France | France, Conseil d'État, 9ème chambre, 28 mars 2018, 383773


Vu les procédures suivantes :

1° La société Axa a demandé au tribunal administratif de Montreuil de prononcer la réduction des cotisations d'impôt sur les sociétés qu'elle a acquittées au titre de l'exercice clos en 2008, à hauteur de la somme de 6 760 785 euros correspondant à l'imputation de crédits d'impôt d'origine étrangère, ou, à titre subsidiaire, la restitution de ces crédits d'impôt. Par un jugement n° 1105684 du 20 juin 2012, le tribunal a rejeté sa demande.

Par un arrêt n° 12VE02924 du 5 juin 2014, la cour administrative d'appel de Versailles a

rejeté l'appel formé par la société Axa contre ce jugement.

Sous le n° 383773, p...

Vu les procédures suivantes :

1° La société Axa a demandé au tribunal administratif de Montreuil de prononcer la réduction des cotisations d'impôt sur les sociétés qu'elle a acquittées au titre de l'exercice clos en 2008, à hauteur de la somme de 6 760 785 euros correspondant à l'imputation de crédits d'impôt d'origine étrangère, ou, à titre subsidiaire, la restitution de ces crédits d'impôt. Par un jugement n° 1105684 du 20 juin 2012, le tribunal a rejeté sa demande.

Par un arrêt n° 12VE02924 du 5 juin 2014, la cour administrative d'appel de Versailles a rejeté l'appel formé par la société Axa contre ce jugement.

Sous le n° 383773, par un pourvoi sommaire, un mémoire complémentaire, un mémoire en réplique et deux nouveaux mémoires, enregistrés les 18 août et 18 novembre 2014, le 14 décembre 2015, le 1er septembre 2017 et le 6 mars 2018 au secrétariat du contentieux du Conseil d'Etat, la société Axa demande au Conseil d'Etat :

1°) d'annuler cet arrêt ;

2°) réglant l'affaire au fond, de faire droit à son appel ;

3°) de mettre à la charge de l'Etat la somme de 5 000 euros au titre de l'article L. 761-1 du code de justice administrative.

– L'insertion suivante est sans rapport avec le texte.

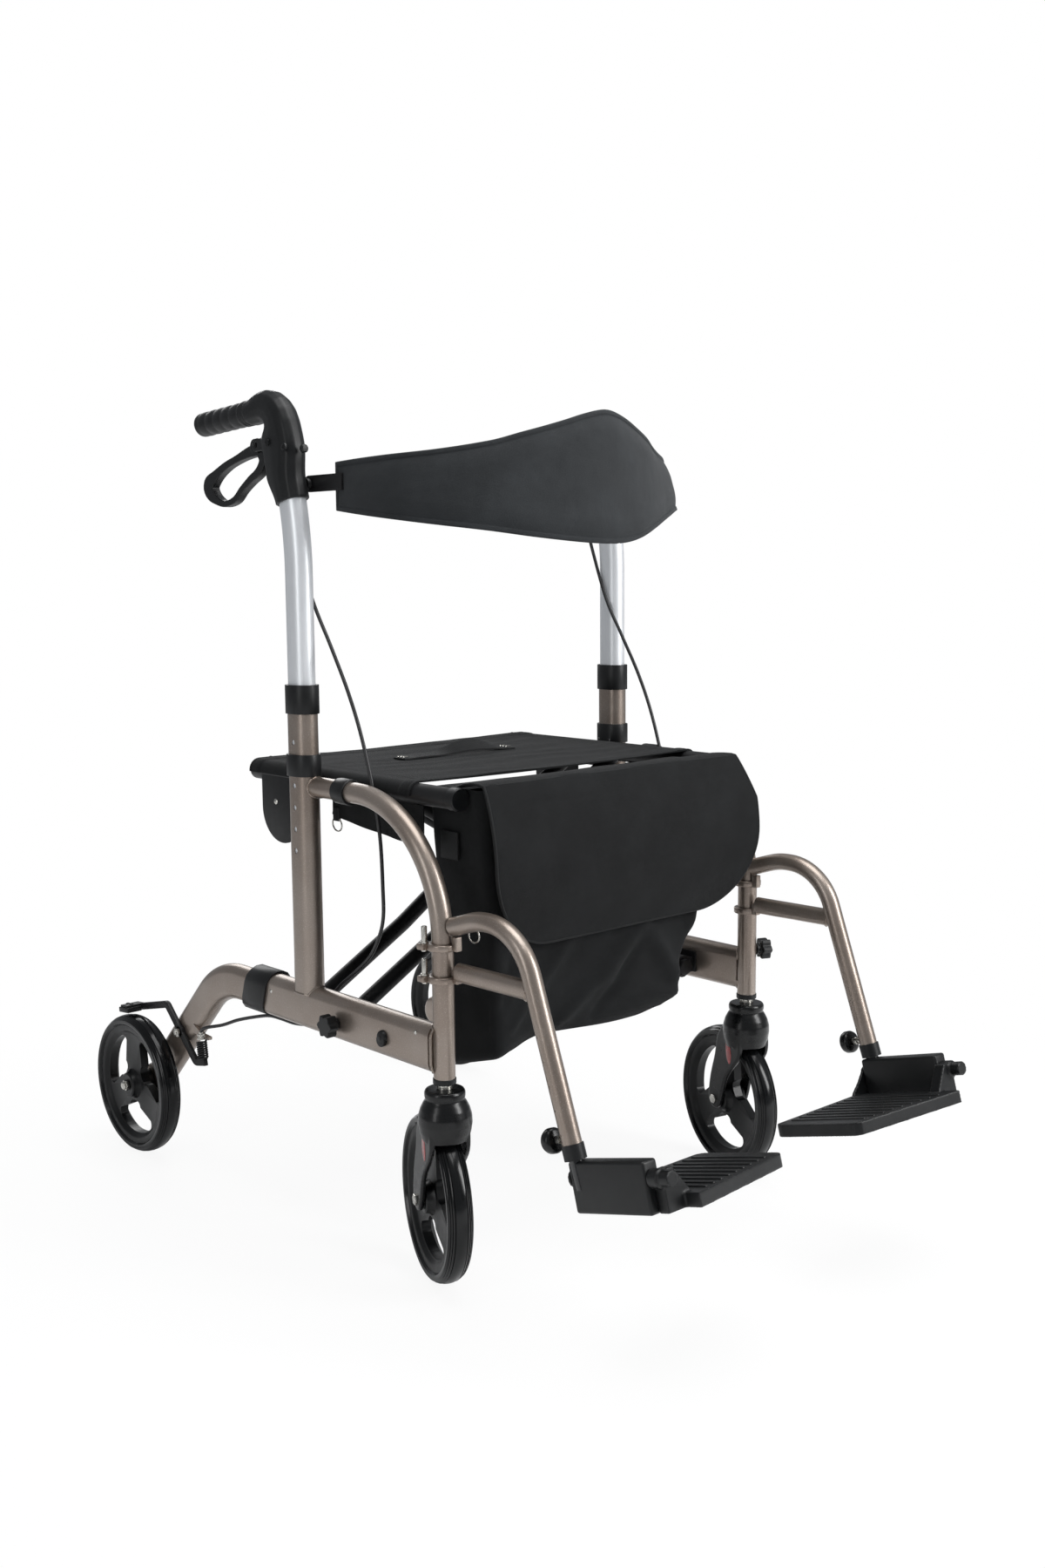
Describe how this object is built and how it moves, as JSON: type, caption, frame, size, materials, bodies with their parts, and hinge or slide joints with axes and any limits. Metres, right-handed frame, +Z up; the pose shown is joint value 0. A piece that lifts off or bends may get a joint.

2° La société Axa a demandé au tribunal administratif de Montreuil de prononcer la décharge des cotisations supplémentaires d'impôt sur les sociétés et de contribution additionnelle à cet impôt auxquelles elle a été assujettie au titre de l'exercice clos en 2005. Par un jugement n° 1007068 du 20 juin 2012, le tribunal a rejeté sa demande.

Par un arrêt n° 12VE02925 du 5 juin 2014, la cour administrative d'appel de Versailles a rejeté l'appel formé par la société Axa contre ce jugement.

Sous le n° 383774, par un pourvoi sommaire, un mémoire complémentaire et trois nouveaux mémoires, enregistrés les 18 août et 18 novembre 2014, le 14 décembre 2015, le 1er septembre 2017 et le 6 mars 2018 au secrétariat du contentieux du Conseil d'Etat, la société Axa demande au Conseil d'Etat :

1°) d'annuler cet arrêt ;

2°) réglant l'affaire au fond, de faire droit à son appel ;

3°) de mettre à la charge de l'Etat la somme de 5 000 euros au titre de l'article L. 761-1 du code de justice administrative.

....................................................................................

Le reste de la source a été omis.